List of typical problems and shortcoming of "common" audio t
Reply #1 – 2015-12-15 23:37:25
I guess you are talking about blind tests. My comments: 1) ABX software may just decode all files before the test even starts, so the problem is mainly a difference in the decoded format (samplerate, bit depth, could even be channels or PCM vs DSD). 2) Yes, but you don't even need to forge logs. See spectrum analyzers. 3) I consider cutoffs as part of the codec. Different codecs make different tradeoffs, but that's what you want to test ... if there is an audible difference. 4) Yeah and I think this is commonly overlooked. 5) Hmm, you mean like ABC/HR? Have you checked out the multiformat listening tests, exclusion criteria (like getting N samples wrong), statistical analysis? It's pretty solid if you have enough people and samples. 7) There's been some discussion about p-values and ABX comparator results. Without some idea about statistics the results are indeed not trivial to understand. That's why it is supposed to be a blind test, you shouldn't "see" which is which.

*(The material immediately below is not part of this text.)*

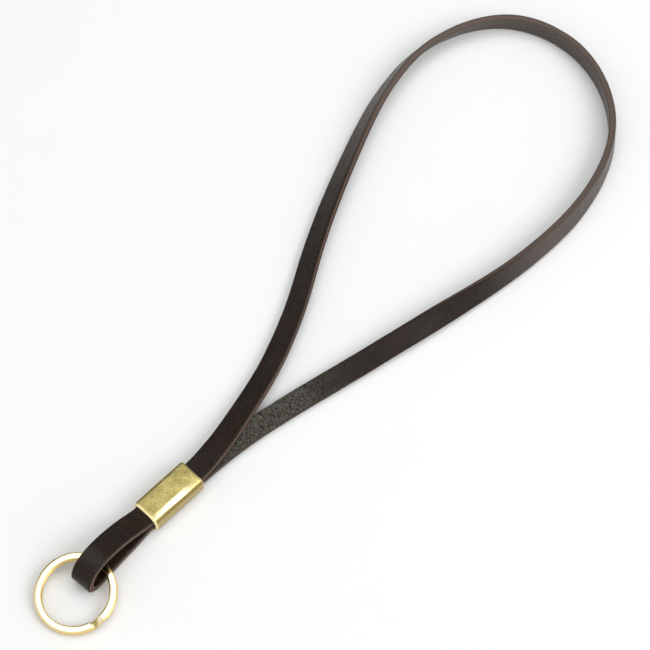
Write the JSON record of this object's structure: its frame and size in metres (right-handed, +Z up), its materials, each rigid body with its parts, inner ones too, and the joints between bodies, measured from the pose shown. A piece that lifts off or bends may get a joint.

Another one: sometimes files are created by an incompatible codec (or decoded even, that would be point 1 again) which can e.g. result in added silence at the beginning. Another big one: differences between the files that you didn't even want to test for. For example there have been several invalid resampler test in the past. The guys wanted to test whether the resampler's filter caused audible differences, but didn't notice that some resamplers introduced a time delay. On fast switching between tracks this could give away which is which ... this could have even happened without the participants noticing it as such, but just perceiving some vague difference when switching. It's a tragedy when such mistakes are not detected in the preparation of the test but only much later, or not at all, but conclusions are still drawn as if it was a valid test. Some dishonest people won't even acknowledge the flaws...